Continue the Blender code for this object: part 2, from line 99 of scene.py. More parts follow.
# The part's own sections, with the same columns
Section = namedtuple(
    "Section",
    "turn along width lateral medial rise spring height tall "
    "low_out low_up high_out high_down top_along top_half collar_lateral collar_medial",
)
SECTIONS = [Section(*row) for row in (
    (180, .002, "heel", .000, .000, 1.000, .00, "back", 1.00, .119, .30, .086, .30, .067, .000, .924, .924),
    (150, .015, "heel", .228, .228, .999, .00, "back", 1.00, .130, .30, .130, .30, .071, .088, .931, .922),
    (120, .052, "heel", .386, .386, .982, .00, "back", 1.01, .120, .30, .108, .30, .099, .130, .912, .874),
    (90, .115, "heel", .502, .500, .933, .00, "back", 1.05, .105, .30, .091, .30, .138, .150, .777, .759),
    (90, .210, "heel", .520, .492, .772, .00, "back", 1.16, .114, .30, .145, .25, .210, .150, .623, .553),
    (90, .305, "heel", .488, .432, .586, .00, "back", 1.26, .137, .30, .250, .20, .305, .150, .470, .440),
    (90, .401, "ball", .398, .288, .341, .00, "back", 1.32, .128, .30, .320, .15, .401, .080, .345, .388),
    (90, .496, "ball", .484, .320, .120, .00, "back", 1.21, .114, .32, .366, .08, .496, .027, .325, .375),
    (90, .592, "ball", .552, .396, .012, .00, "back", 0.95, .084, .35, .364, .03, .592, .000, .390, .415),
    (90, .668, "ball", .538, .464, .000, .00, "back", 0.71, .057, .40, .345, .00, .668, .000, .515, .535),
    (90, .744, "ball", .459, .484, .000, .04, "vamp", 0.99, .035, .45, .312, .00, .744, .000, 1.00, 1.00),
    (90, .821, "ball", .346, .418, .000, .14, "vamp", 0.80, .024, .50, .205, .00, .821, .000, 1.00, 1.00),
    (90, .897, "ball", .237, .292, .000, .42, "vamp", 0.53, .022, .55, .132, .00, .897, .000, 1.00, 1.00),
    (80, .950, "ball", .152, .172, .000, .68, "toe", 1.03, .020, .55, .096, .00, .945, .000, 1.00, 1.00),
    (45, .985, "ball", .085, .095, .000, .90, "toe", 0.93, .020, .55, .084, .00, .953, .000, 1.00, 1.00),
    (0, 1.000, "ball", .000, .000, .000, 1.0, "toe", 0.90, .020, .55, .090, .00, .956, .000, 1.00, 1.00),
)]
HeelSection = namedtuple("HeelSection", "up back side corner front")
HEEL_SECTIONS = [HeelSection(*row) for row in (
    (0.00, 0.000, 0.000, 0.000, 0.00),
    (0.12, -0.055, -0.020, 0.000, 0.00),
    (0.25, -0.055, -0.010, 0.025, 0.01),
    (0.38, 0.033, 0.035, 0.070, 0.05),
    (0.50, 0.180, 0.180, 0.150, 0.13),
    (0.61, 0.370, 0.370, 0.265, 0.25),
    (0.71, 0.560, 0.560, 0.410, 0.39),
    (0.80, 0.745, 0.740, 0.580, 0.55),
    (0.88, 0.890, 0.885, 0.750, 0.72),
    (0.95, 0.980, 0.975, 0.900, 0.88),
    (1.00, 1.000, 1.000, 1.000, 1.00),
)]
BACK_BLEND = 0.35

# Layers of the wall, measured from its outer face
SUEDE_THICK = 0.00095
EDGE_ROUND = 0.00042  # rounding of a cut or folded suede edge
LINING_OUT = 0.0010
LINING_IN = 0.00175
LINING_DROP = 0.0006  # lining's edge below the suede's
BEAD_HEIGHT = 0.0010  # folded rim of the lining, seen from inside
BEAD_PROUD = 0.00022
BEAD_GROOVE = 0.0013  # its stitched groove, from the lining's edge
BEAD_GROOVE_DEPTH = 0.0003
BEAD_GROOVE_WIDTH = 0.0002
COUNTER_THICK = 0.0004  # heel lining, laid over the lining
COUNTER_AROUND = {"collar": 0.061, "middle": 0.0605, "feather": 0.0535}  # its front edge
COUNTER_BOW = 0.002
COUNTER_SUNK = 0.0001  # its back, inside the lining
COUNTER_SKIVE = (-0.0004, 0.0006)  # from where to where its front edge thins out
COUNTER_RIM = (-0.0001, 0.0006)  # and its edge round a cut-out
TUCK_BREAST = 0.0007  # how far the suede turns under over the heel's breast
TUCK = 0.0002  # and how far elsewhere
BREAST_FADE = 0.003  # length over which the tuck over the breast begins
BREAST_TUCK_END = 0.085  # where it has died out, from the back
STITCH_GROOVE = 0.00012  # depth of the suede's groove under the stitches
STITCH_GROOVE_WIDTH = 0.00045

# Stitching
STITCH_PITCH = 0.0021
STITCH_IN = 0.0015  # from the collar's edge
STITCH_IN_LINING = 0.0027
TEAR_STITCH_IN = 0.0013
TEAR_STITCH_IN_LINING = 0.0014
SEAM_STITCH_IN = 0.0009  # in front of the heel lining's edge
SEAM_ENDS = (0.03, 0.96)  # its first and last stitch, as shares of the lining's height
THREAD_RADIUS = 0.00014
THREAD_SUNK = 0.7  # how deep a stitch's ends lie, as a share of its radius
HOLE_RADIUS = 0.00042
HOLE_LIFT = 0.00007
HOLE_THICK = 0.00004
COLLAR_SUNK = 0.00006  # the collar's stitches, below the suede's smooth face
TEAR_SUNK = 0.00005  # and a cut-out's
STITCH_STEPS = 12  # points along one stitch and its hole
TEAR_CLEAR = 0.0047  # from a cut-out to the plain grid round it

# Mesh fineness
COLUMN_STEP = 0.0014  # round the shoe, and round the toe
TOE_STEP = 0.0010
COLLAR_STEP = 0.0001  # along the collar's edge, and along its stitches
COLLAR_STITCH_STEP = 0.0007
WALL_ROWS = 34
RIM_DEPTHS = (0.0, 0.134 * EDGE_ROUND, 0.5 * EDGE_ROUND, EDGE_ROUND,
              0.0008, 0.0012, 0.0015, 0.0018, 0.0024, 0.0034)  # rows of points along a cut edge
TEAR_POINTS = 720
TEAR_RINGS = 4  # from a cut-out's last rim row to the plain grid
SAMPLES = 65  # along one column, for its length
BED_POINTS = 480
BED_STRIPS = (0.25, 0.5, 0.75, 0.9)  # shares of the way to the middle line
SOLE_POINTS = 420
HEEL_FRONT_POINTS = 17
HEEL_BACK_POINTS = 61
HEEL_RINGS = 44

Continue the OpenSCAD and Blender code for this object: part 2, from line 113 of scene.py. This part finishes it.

....................

Required work
Every record above needs to be repeated word for word.

Full solution
Continue the Blender code for this object: part 2, from line 99 of scene.py. More parts follow.
# The part's own sections, with the same columns
Section = namedtuple(
    "Section",
    "turn along width lateral medial rise spring height tall "
    "low_out low_up high_out high_down top_along top_half collar_lateral collar_medial",
)
SECTIONS = [Section(*row) for row in (
    (180, .002, "heel", .000, .000, 1.000, .00, "back", 1.00, .119, .30, .086, .30, .067, .000, .924, .924),
    (150, .015, "heel", .228, .228, .999, .00, "back", 1.00, .130, .30, .130, .30, .071, .088, .931, .922),
    (120, .052, "heel", .386, .386, .982, .00, "back", 1.01, .120, .30, .108, .30, .099, .130, .912, .874),
    (90, .115, "heel", .502, .500, .933, .00, "back", 1.05, .105, .30, .091, .30, .138, .150, .777, .759),
    (90, .210, "heel", .520, .492, .772, .00, "back", 1.16, .114, .30, .145, .25, .210, .150, .623, .553),
    (90, .305, "heel", .488, .432, .586, .00, "back", 1.26, .137, .30, .250, .20, .305, .150, .470, .440),
    (90, .401, "ball", .398, .288, .341, .00, "back", 1.32, .128, .30, .320, .15, .401, .080, .345, .388),
    (90, .496, "ball", .484, .320, .120, .00, "back", 1.21, .114, .32, .366, .08, .496, .027, .325, .375),
    (90, .592, "ball", .552, .396, .012, .00, "back", 0.95, .084, .35, .364, .03, .592, .000, .390, .415),
    (90, .668, "ball", .538, .464, .000, .00, "back", 0.71, .057, .40, .345, .00, .668, .000, .515, .535),
    (90, .744, "ball", .459, .484, .000, .04, "vamp", 0.99, .035, .45, .312, .00, .744, .000, 1.00, 1.00),
    (90, .821, "ball", .346, .418, .000, .14, "vamp", 0.80, .024, .50, .205, .00, .821, .000, 1.00, 1.00),
    (90, .897, "ball", .237, .292, .000, .42, "vamp", 0.53, .022, .55, .132, .00, .897, .000, 1.00, 1.00),
    (80, .950, "ball", .152, .172, .000, .68, "toe", 1.03, .020, .55, .096, .00, .945, .000, 1.00, 1.00),
    (45, .985, "ball", .085, .095, .000, .90, "toe", 0.93, .020, .55, .084, .00, .953, .000, 1.00, 1.00),
    (0, 1.000, "ball", .000, .000, .000, 1.0, "toe", 0.90, .020, .55, .090, .00, .956, .000, 1.00, 1.00),
)]
HeelSection = namedtuple("HeelSection", "up back side corner front")
HEEL_SECTIONS = [HeelSection(*row) for row in (
    (0.00, 0.000, 0.000, 0.000, 0.00),
    (0.12, -0.055, -0.020, 0.000, 0.00),
    (0.25, -0.055, -0.010, 0.025, 0.01),
    (0.38, 0.033, 0.035, 0.070, 0.05),
    (0.50, 0.180, 0.180, 0.150, 0.13),
    (0.61, 0.370, 0.370, 0.265, 0.25),
    (0.71, 0.560, 0.560, 0.410, 0.39),
    (0.80, 0.745, 0.740, 0.580, 0.55),
    (0.88, 0.890, 0.885, 0.750, 0.72),
    (0.95, 0.980, 0.975, 0.900, 0.88),
    (1.00, 1.000, 1.000, 1.000, 1.00),
)]
BACK_BLEND = 0.35

# Layers of the wall, measured from its outer face
SUEDE_THICK = 0.00095
EDGE_ROUND = 0.00042  # rounding of a cut or folded suede edge
LINING_OUT = 0.0010
LINING_IN = 0.00175
LINING_DROP = 0.0006  # lining's edge below the suede's
BEAD_HEIGHT = 0.0010  # folded rim of the lining, seen from inside
BEAD_PROUD = 0.00022
BEAD_GROOVE = 0.0013  # its stitched groove, from the lining's edge
BEAD_GROOVE_DEPTH = 0.0003
BEAD_GROOVE_WIDTH = 0.0002
COUNTER_THICK = 0.0004  # heel lining, laid over the lining
COUNTER_AROUND = {"collar": 0.061, "middle": 0.0605, "feather": 0.0535}  # its front edge
COUNTER_BOW = 0.002
COUNTER_SUNK = 0.0001  # its back, inside the lining
COUNTER_SKIVE = (-0.0004, 0.0006)  # from where to where its front edge thins out
COUNTER_RIM = (-0.0001, 0.0006)  # and its edge round a cut-out
TUCK_BREAST = 0.0007  # how far the suede turns under over the heel's breast
TUCK = 0.0002  # and how far elsewhere
BREAST_FADE = 0.003  # length over which the tuck over the breast begins
BREAST_TUCK_END = 0.085  # where it has died out, from the back
STITCH_GROOVE = 0.00012  # depth of the suede's groove under the stitches
STITCH_GROOVE_WIDTH = 0.00045

# Stitching
STITCH_PITCH = 0.0021
STITCH_IN = 0.0015  # from the collar's edge
STITCH_IN_LINING = 0.0027
TEAR_STITCH_IN = 0.0013
TEAR_STITCH_IN_LINING = 0.0014
SEAM_STITCH_IN = 0.0009  # in front of the heel lining's edge
SEAM_ENDS = (0.03, 0.96)  # its first and last stitch, as shares of the lining's height
THREAD_RADIUS = 0.00014
THREAD_SUNK = 0.7  # how deep a stitch's ends lie, as a share of its radius
HOLE_RADIUS = 0.00042
HOLE_LIFT = 0.00007
HOLE_THICK = 0.00004
COLLAR_SUNK = 0.00006  # the collar's stitches, below the suede's smooth face
TEAR_SUNK = 0.00005  # and a cut-out's
STITCH_STEPS = 12  # points along one stitch and its hole
TEAR_CLEAR = 0.0047  # from a cut-out to the plain grid round it

# Mesh fineness
COLUMN_STEP = 0.0014  # round the shoe, and round the toe
TOE_STEP = 0.0010
COLLAR_STEP = 0.0001  # along the collar's edge, and along its stitches
COLLAR_STITCH_STEP = 0.0007
WALL_ROWS = 34
RIM_DEPTHS = (0.0, 0.134 * EDGE_ROUND, 0.5 * EDGE_ROUND, EDGE_ROUND,
              0.0008, 0.0012, 0.0015, 0.0018, 0.0024, 0.0034)  # rows of points along a cut edge
TEAR_POINTS = 720
TEAR_RINGS = 4  # from a cut-out's last rim row to the plain grid
SAMPLES = 65  # along one column, for its length
BED_POINTS = 480
BED_STRIPS = (0.25, 0.5, 0.75, 0.9)  # shares of the way to the middle line
SOLE_POINTS = 420
HEEL_FRONT_POINTS = 17
HEEL_BACK_POINTS = 61
HEEL_RINGS = 44

Continue the OpenSCAD and Blender code for this object: part 2, from line 113 of scene.py. This part finishes it.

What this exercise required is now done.